* **Goal**
Reproduce the listing that follows with no differences at all.

* **Data shown**
-*-*-

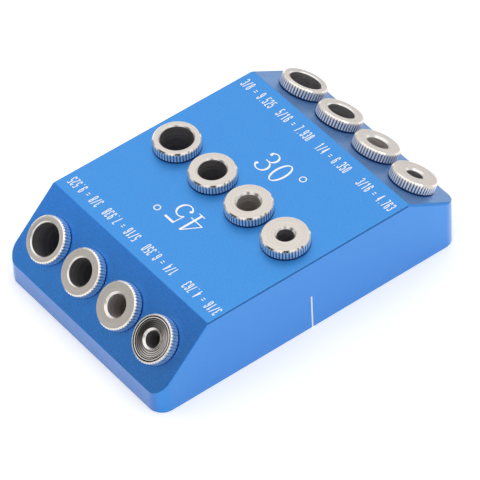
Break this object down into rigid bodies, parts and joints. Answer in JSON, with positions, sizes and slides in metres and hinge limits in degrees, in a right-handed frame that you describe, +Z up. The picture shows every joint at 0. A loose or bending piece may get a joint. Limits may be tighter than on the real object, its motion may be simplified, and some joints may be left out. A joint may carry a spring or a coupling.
{
  "type": "drill guide",
  "caption": "Angled drill guide: a blue anodised block with a sloped face at each end, holding rows of knurled steel bushes that guide a drill upright or at a set lean.",
  "frame": {"origin": "middle of the block's base", "axes": "+X along the block towards the 30 degree slope, +Y across it towards the largest bushes, +Z up from the base"},
  "size_m": [0.104, 0.07, 0.0278],
  "materials": {
    "anodised_blue": "bright blue anodised aluminium with a fine matt grain",
    "bright_steel": "bright steel, faces finely turned, chamfers polished, rims knurled",
    "white_marking": "thin white marking on the block"
  },
  "bodies": {
    "block": {"block": "anodised_blue"},
    "bush_45_3_8": {"bush_45_3_8": "bright_steel"},
    "bush_45_5_16": {"bush_45_5_16": "bright_steel"},
    "bush_45_1_4": {"bush_45_1_4": "bright_steel"},
    "bush_45_3_16": {"bush_45_3_16": "bright_steel"},
    "bush_90_3_8": {"bush_90_3_8": "bright_steel"},
    "bush_90_5_16": {"bush_90_5_16": "bright_steel"},
    "bush_90_1_4": {"bush_90_1_4": "bright_steel"},
    "bush_90_3_16": {"bush_90_3_16": "bright_steel"},
    "bush_30_3_8": {"bush_30_3_8": "bright_steel"},
    "bush_30_5_16": {"bush_30_5_16": "bright_steel"},
    "bush_30_1_4": {"bush_30_1_4": "bright_steel"},
    "bush_30_3_16": {"bush_30_3_16": "bright_steel"}
  },
  "joints": [
    {"name": "bush_45_3_8_lift", "type": "slide", "parent": "block", "child": "bush_45_3_8", "axis": [-0.7071, 0, 0.7071], "range_m": [0, 0.018]},
    {"name": "bush_45_5_16_lift", "type": "slide", "parent": "block", "child": "bush_45_5_16", "axis": [-0.7071, 0, 0.7071], "range_m": [0, 0.018]},
    {"name": "bush_45_1_4_lift", "type": "slide", "parent": "block", "child": "bush_45_1_4", "axis": [-0.7071, 0, 0.7071], "range_m": [0, 0.018]},
    {"name": "bush_45_3_16_lift", "type": "slide", "parent": "block", "child": "bush_45_3_16", "axis": [-0.7071, 0, 0.7071], "range_m": [0, 0.018]},
    {"name": "bush_90_3_8_lift", "type": "slide", "parent": "block", "child": "bush_90_3_8", "axis": [0, 0, 1], "range_m": [0, 0.018]},
    {"name": "bush_90_5_16_lift", "type": "slide", "parent": "block", "child": "bush_90_5_16", "axis": [0, 0, 1], "range_m": [0, 0.018]},
    {"name": "bush_90_1_4_lift", "type": "slide", "parent": "block", "child": "bush_90_1_4", "axis": [0, 0, 1], "range_m": [0, 0.018]},
    {"name": "bush_90_3_16_lift", "type": "slide", "parent": "block", "child": "bush_90_3_16", "axis": [0, 0, 1], "range_m": [0, 0.018]},
    {"name": "bush_30_3_8_lift", "type": "slide", "parent": "block", "child": "bush_30_3_8", "axis": [0.5, 0, 0.866], "range_m": [0, 0.018]},
    {"name": "bush_30_5_16_lift", "type": "slide", "parent": "block", "child": "bush_30_5_16", "axis": [0.5, 0, 0.866], "range_m": [0, 0.018]},
    {"name": "bush_30_1_4_lift", "type": "slide", "parent": "block", "child": "bush_30_1_4", "axis": [0.5, 0, 0.866], "range_m": [0, 0.018]},
    {"name": "bush_30_3_16_lift", "type": "slide", "parent": "block", "child": "bush_30_3_16", "axis": [0.5, 0, 0.866], "range_m": [0, 0.018]}
  ]
}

-*-*-

* **Problem solution**
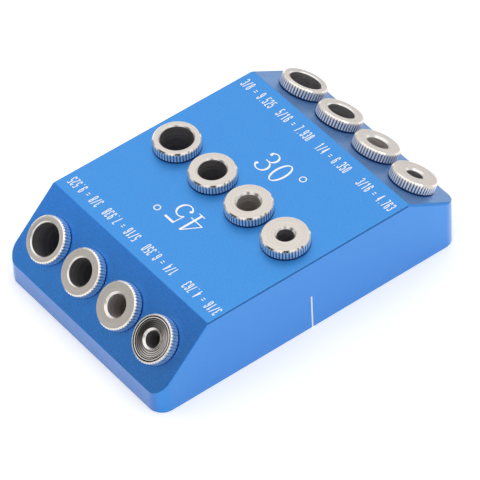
Break this object down into rigid bodies, parts and joints. Answer in JSON, with positions, sizes and slides in metres and hinge limits in degrees, in a right-handed frame that you describe, +Z up. The picture shows every joint at 0. A loose or bending piece may get a joint. Limits may be tighter than on the real object, its motion may be simplified, and some joints may be left out. A joint may carry a spring or a coupling.
{
  "type": "drill guide",
  "caption": "Angled drill guide: a blue anodised block with a sloped face at each end, holding rows of knurled steel bushes that guide a drill upright or at a set lean.",
  "frame": {"origin": "middle of the block's base", "axes": "+X along the block towards the 30 degree slope, +Y across it towards the largest bushes, +Z up from the base"},
  "size_m": [0.104, 0.07, 0.0278],
  "materials": {
    "anodised_blue": "bright blue anodised aluminium with a fine matt grain",
    "bright_steel": "bright steel, faces finely turned, chamfers polished, rims knurled",
    "white_marking": "thin white marking on the block"
  },
  "bodies": {
    "block": {"block": "anodised_blue"},
    "bush_45_3_8": {"bush_45_3_8": "bright_steel"},
    "bush_45_5_16": {"bush_45_5_16": "bright_steel"},
    "bush_45_1_4": {"bush_45_1_4": "bright_steel"},
    "bush_45_3_16": {"bush_45_3_16": "bright_steel"},
    "bush_90_3_8": {"bush_90_3_8": "bright_steel"},
    "bush_90_5_16": {"bush_90_5_16": "bright_steel"},
    "bush_90_1_4": {"bush_90_1_4": "bright_steel"},
    "bush_90_3_16": {"bush_90_3_16": "bright_steel"},
    "bush_30_3_8": {"bush_30_3_8": "bright_steel"},
    "bush_30_5_16": {"bush_30_5_16": "bright_steel"},
    "bush_30_1_4": {"bush_30_1_4": "bright_steel"},
    "bush_30_3_16": {"bush_30_3_16": "bright_steel"}
  },
  "joints": [
    {"name": "bush_45_3_8_lift", "type": "slide", "parent": "block", "child": "bush_45_3_8", "axis": [-0.7071, 0, 0.7071], "range_m": [0, 0.018]},
    {"name": "bush_45_5_16_lift", "type": "slide", "parent": "block", "child": "bush_45_5_16", "axis": [-0.7071, 0, 0.7071], "range_m": [0, 0.018]},
    {"name": "bush_45_1_4_lift", "type": "slide", "parent": "block", "child": "bush_45_1_4", "axis": [-0.7071, 0, 0.7071], "range_m": [0, 0.018]},
    {"name": "bush_45_3_16_lift", "type": "slide", "parent": "block", "child": "bush_45_3_16", "axis": [-0.7071, 0, 0.7071], "range_m": [0, 0.018]},
    {"name": "bush_90_3_8_lift", "type": "slide", "parent": "block", "child": "bush_90_3_8", "axis": [0, 0, 1], "range_m": [0, 0.018]},
    {"name": "bush_90_5_16_lift", "type": "slide", "parent": "block", "child": "bush_90_5_16", "axis": [0, 0, 1], "range_m": [0, 0.018]},
    {"name": "bush_90_1_4_lift", "type": "slide", "parent": "block", "child": "bush_90_1_4", "axis": [0, 0, 1], "range_m": [0, 0.018]},
    {"name": "bush_90_3_16_lift", "type": "slide", "parent": "block", "child": "bush_90_3_16", "axis": [0, 0, 1], "range_m": [0, 0.018]},
    {"name": "bush_30_3_8_lift", "type": "slide", "parent": "block", "child": "bush_30_3_8", "axis": [0.5, 0, 0.866], "range_m": [0, 0.018]},
    {"name": "bush_30_5_16_lift", "type": "slide", "parent": "block", "child": "bush_30_5_16", "axis": [0.5, 0, 0.866], "range_m": [0, 0.018]},
    {"name": "bush_30_1_4_lift", "type": "slide", "parent": "block", "child": "bush_30_1_4", "axis": [0.5, 0, 0.866], "range_m": [0, 0.018]},
    {"name": "bush_30_3_16_lift", "type": "slide", "parent": "block", "child": "bush_30_3_16", "axis": [0.5, 0, 0.866], "range_m": [0, 0.018]}
  ]
}